I wish my 10 year old brother could know your son.
I’ve watched my brother grow and adapt to societal norms. I cannot filter out the outside world, but whenever possible I try to let him know implicitly or explicitly that he is loved no matter how he expresses himself.
One day he came home from school with his nails painted (a fun joke that a few other boys at school took part in as well) which got our family very excited. Thankfully it wasn’t in a completely hateful, shaming way, they just found it highly amusing. They teased him about ‘being gay’, and though not hostile the remarks were still meant to discourage him from acting feminine. I’d never been more determined to give him the message that it wasn’t a big deal, that it wasn’t wrong, and that it accentuated how beautiful his hands were (truly they were gorgeous). Just trying to counteract the remarks from my family was very difficult for me to try and accomplish. I tried to focus on being affirmative and casual (“Aw sweet! Wow, whoever did this did a really good job…Nice color choice! Nah, don’t take it off it looks awesome!”). I hope I was successful in making him feel loved and not discouraged from doing something he seemed to genuinely enjoy (he kept the nail polish on for a day or two, unfortunately his school’s dress code does not allow for it on boys).
Anyway, you have been favorited. And you have made my day.
I am so happy to have stumbled upon your blog– I just gave birth to a beautiful boy, and find myself in an unusual situation. I am a feminist and have looked at life through the gender lens since I was in middle school. HOwever, mostly my energy was spentt hinking about breaking barriers for girls/women. Now, with a baby boy, I am realizing that I have much to learn about how gender affects boys in our society. While he is only 2 months old, I already see how my family members use words to describe my son– “brave”, “hardy”, and they look forward to teaching him to play golf and engage him in fantasy football. I want to allow him to find his own passions and will love him for them. Thank you for giving us a place to consider the challenges faced by our boys/men in our society.
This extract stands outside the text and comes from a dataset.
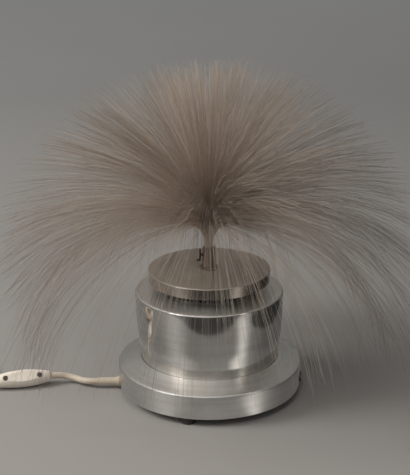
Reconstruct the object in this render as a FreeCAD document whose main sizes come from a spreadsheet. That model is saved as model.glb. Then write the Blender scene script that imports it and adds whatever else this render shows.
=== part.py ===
import FreeCAD, Part
import math
import os

import Sketcher
from FreeCAD import Placement, Rotation, Vector

# Fibre optic table lamp, in millimetres. The origin is the middle of the table face that the feet
# stand on, +Z is up, -Y is the front. A spun aluminium base holds a reflector bulb, a colour wheel
# and its motor; the fibre spray plugs into a socket in the lift-off lid.

os.makedirs("parts", exist_ok=True)
doc = FreeCAD.newDocument("fibre_optic_lamp")
sheet = doc.addObject("Spreadsheet::Sheet", "Sizes")

# Spun aluminium base.
sheet_wall = 1.2
rim_bottom_radius = 88.6
flange_radius = 90.0
rim_height = 24.4
flange_rise = 7.2
lip_inner_radius = 70.0
seat_depth = 2.1
seat_clearance = 0.3
shelf_inner_radius = 58.0
rim_bend = 1.4

# Drum.
drum_bottom_radius = 66.9
shoulder_radius = 71.9
drum_height = 68.5
drum_bulge = 1.2
drum_opening_radius = 45.4
shoulder_bend = 1.5

# Lid and vent collar.
vent_gap = 10.6
lid_rim_height = 10.9
lid_radius = 59.2
lid_rim_radius = 58.8
collar_radius = 47.0
collar_wall = 1.2
spigot_length = 4.0
spigot_clearance = 0.3
slot_count = 72
slot_width = 2.2
slot_height = 12.0
slot_foot = 2.2

# Feet and base plate.
foot_height = 6.3
foot_radius = 7.0
foot_circle = 79.0
foot_angle = 255.0
plate_thickness = 1.2
plate_radius = 85.0
vent_hole_radius = 4.0
vent_hole_circle = 66.0

# Screws.
big_screw_radius = 2.0
small_screw_radius = 1.5
hole_clearance = 0.2
thread_clearance = 0.05
drum_screw_circle = 62.0
drum_screw_angle = 75.0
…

Men need a revolution to counter the expectations and stereotypes, in order for us all to be truly “liberated” and evolve as a society– maybe this is the start of that revolution!?!?
Best,
Monica
hi, i’m happy to have found you. i’m raising 2 little boys in a small, conservative town in argentina. so far my resistance to ‘boys have short hair and reject all things pink’ has only won me a few strange looks, but as my monsters grow i can only imagine that things will get more complicated.
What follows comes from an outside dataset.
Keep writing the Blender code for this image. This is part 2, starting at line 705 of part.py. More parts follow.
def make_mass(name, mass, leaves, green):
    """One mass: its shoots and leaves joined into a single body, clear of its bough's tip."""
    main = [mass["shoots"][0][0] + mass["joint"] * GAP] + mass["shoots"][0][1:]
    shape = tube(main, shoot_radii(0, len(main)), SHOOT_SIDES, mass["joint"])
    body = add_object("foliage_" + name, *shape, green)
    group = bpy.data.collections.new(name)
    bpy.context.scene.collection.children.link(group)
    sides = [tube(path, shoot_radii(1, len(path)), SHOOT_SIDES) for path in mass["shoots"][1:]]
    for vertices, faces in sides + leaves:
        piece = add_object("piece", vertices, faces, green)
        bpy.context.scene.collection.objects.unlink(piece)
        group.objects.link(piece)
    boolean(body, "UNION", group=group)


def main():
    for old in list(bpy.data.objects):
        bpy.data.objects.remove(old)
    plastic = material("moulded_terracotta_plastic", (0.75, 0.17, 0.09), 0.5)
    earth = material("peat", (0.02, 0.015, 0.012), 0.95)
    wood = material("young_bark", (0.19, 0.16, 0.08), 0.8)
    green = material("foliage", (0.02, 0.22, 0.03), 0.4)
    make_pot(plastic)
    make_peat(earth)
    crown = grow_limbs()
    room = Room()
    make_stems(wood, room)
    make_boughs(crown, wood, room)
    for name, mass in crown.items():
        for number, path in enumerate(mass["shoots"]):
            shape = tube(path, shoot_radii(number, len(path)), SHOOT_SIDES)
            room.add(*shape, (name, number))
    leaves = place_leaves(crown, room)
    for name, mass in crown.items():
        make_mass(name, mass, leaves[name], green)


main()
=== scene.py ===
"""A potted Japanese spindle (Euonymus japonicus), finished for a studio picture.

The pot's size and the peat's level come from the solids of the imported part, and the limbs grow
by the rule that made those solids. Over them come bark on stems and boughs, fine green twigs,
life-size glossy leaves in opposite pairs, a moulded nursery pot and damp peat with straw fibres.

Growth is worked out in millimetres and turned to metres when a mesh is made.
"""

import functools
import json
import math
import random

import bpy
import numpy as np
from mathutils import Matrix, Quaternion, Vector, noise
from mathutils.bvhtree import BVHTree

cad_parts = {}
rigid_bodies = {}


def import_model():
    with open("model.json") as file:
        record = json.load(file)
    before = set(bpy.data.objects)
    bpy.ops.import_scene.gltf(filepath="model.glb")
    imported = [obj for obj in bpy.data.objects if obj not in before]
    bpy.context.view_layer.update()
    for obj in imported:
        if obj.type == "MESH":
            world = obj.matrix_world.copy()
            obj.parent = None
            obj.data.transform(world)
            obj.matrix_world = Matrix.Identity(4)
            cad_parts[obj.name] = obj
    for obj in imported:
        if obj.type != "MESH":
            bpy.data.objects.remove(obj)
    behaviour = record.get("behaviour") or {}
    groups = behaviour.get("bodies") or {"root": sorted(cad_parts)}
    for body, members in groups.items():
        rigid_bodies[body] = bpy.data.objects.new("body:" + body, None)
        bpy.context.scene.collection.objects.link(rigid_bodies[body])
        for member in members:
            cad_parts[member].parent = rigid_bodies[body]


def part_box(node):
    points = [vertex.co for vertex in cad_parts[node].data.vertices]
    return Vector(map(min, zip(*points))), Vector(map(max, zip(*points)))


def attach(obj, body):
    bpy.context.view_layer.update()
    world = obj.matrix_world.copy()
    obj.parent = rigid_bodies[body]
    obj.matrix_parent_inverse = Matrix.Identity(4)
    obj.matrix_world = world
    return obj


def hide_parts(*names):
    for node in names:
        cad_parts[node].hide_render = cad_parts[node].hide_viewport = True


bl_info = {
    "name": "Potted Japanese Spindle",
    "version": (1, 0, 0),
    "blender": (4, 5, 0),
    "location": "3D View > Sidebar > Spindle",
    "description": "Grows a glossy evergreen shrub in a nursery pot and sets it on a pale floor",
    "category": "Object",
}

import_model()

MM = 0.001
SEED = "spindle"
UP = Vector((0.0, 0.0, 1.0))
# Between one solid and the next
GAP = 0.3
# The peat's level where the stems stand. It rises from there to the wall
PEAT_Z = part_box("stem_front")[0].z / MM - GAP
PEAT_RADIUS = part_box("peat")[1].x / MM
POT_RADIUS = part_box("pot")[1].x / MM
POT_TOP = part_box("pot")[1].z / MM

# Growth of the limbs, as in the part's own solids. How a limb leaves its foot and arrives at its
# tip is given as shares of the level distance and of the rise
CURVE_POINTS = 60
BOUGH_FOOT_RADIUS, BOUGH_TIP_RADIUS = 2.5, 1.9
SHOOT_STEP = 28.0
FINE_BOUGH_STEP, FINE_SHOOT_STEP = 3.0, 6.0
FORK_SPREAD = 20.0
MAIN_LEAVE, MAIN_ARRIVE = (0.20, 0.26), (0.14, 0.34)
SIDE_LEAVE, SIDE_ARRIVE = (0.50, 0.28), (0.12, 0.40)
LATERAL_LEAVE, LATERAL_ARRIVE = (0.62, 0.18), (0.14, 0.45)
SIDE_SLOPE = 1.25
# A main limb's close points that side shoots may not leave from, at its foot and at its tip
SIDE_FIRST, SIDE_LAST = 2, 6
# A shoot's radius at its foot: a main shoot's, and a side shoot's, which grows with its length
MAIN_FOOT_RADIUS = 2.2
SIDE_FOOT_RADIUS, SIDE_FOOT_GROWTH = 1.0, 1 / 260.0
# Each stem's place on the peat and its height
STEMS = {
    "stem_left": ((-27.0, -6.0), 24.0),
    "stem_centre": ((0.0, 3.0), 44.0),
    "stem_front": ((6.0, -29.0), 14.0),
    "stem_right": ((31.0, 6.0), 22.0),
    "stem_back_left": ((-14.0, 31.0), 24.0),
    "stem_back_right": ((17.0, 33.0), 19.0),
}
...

i’ll be visiting your site for some strength and inspiration – thanks!
Ran across your site referenced on a TG/TS author’s website and thought I’d take a look. Just want to tell you how wonderful I think the way you are raising your son is. It was about his age that I understood I was not what everybody said I was, but that was strongly rejected by my family. It was many years later before I was finally able to take the first steps to becoming the real me.
You and your partner seem to be wonderful people, bless you. And all the best to your son, we need many more like him, raised to be unafraid to express who he is.
Karen J.
Hi there,
I love your site! I’m also writing about my pink boy–if you want to take a look, check out http://www.sarahhoffmanwriter.com. I will post a link to your blog on facebook and twitter today! Keep up the excellent work!! Our boys deserve our support, they are brave and endure so much just by being who they are.
Sarah Hoffman
Sarah,
Thanks so much for visiting! I’ve actually read a bit of your writing about pink boys and truly love it! Thanks for the links…I must add yours to my site as well. And yes, these are some wonderfully brave boys! The world needs more of them.
Thanks for putting a link to my site…actually I have a section on my site that links to blogs like ours, I’ll add yours there as well. Good luck with the writing and let’s keep in touch!
Sarah
Hi,
I also just discovered your site (thanks to Sarah!). I also have a 1st grade boy who loves all things girl. It’s wonderful reading another parent’s experience raising a boy who likes girl things. I can’t wait to read more of your posts!
~GirlyBoyMama
Great to “see” you here! Just checked out your blog. Great to see another pink/girly boy out there and a mom chronicling the journey! Off to link you up on my blogroll!
Thanks for the blog! We too (a gay couple, no less) are raising a similar boy.
Keep up the good work!
I just discovered your blog and I cannot wait to read more of it. My son is 4 years old and he is so much like your little guy. He wears dresses to school very day, is growing out his hair, etc. While our experience thus far with the school administration, other kids and parents, etc. has been extremely positive, we haven’t ever met any other little boys like our sweet kid. I am so excited to conect with other mums of ‘pink boys’. Thank you so much!